Bill Connelly: Most of his attributes are pretty obvious. He's built like an NFL quarterback, he has the arm of an NFL quarterback, and he has a high football IQ. He puts in the work, doesn't come with any of the prima donna tendencies you sometimes expect from a five-star recruit (look past the long hair -- it's as prim donna as he gets), and he is a tough competitor. He was more than happy to throw less and hand the ball off more in November when it became clear that Missouri's defense could win games on its own. After the regular season was over, he declared that he had 10 perfect games and two terrible ones ... because Mizzou went 10-2. No matter his injuries, you have to tie him down to keep him off the field. He has all the tangible qualities you would want from a big-time quarterback -- and quite a few of the intangibles as well.

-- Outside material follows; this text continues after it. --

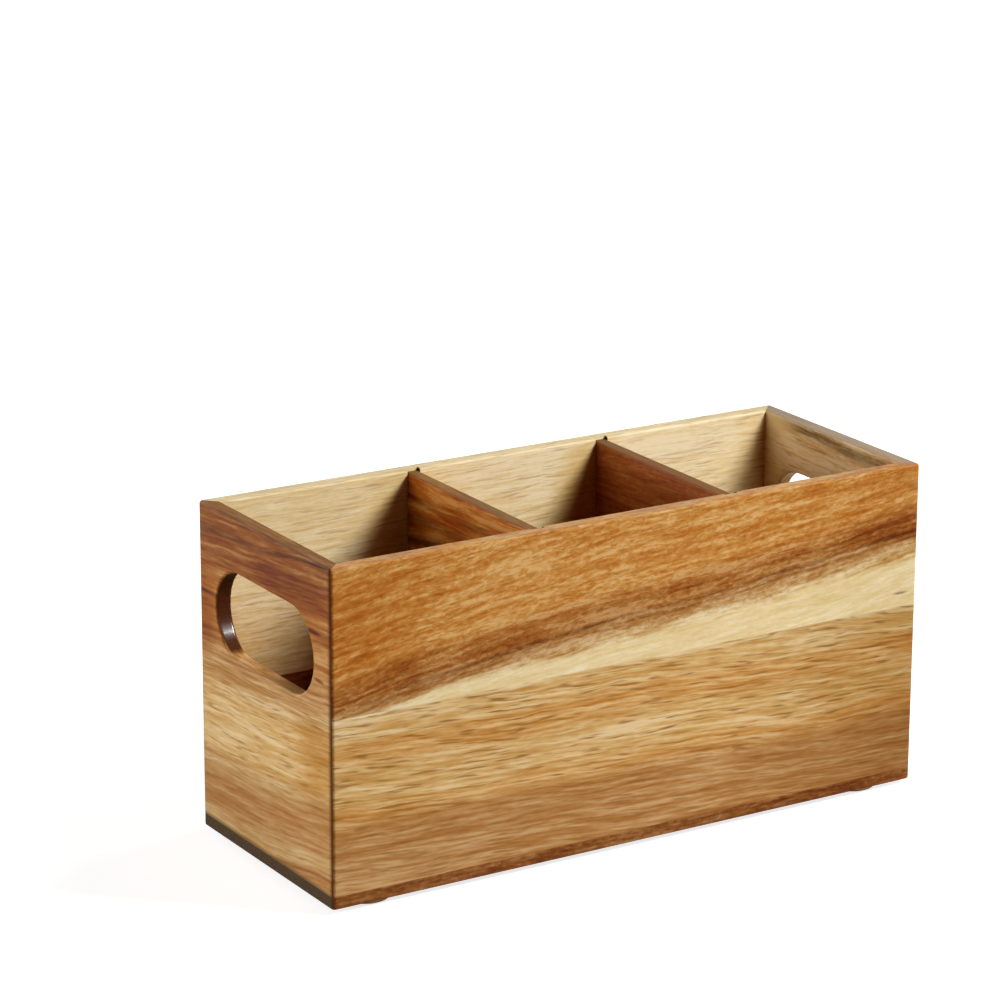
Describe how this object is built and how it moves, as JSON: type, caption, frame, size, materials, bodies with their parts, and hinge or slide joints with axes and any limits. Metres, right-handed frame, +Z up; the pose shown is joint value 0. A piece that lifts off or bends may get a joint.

Almost all of his cons come in one department: instincts. Missouri fans used to Chase Daniel and his incredible feel for the pocket were a little thrown when Gabbert lacked that same feel. He leaves the pocket too early sometimes and, when doing so, he often flees right into the path of a defensive end who was being blocked perfectly by a tackle. He doesn't suffer from the "I can make that throw" stubbornness that has afflicted many cannon-armed quarterbacks, but there is no question that he suffers the occasional lapse in judgment. Case in point: the pick-six he threw in the fourth quarter against Iowa. After three-and-a-half quarters of near perfect accuracy and decision-making, he rolled to his left and decided to lob a pass to a receiver who was blocking and expecting him to run. The pass was picked and eventually returned for the touchdown that decided the game. Gabbert was injured in high school and served as Daniel's understudy as a freshman, so he just hasn't quite had the reps that some of the other top quarterbacks have amassed by this point. In the right situation, with a good quarterbacks coach and some patience, he could put together a very strong pro career after a year or two of a learning curve.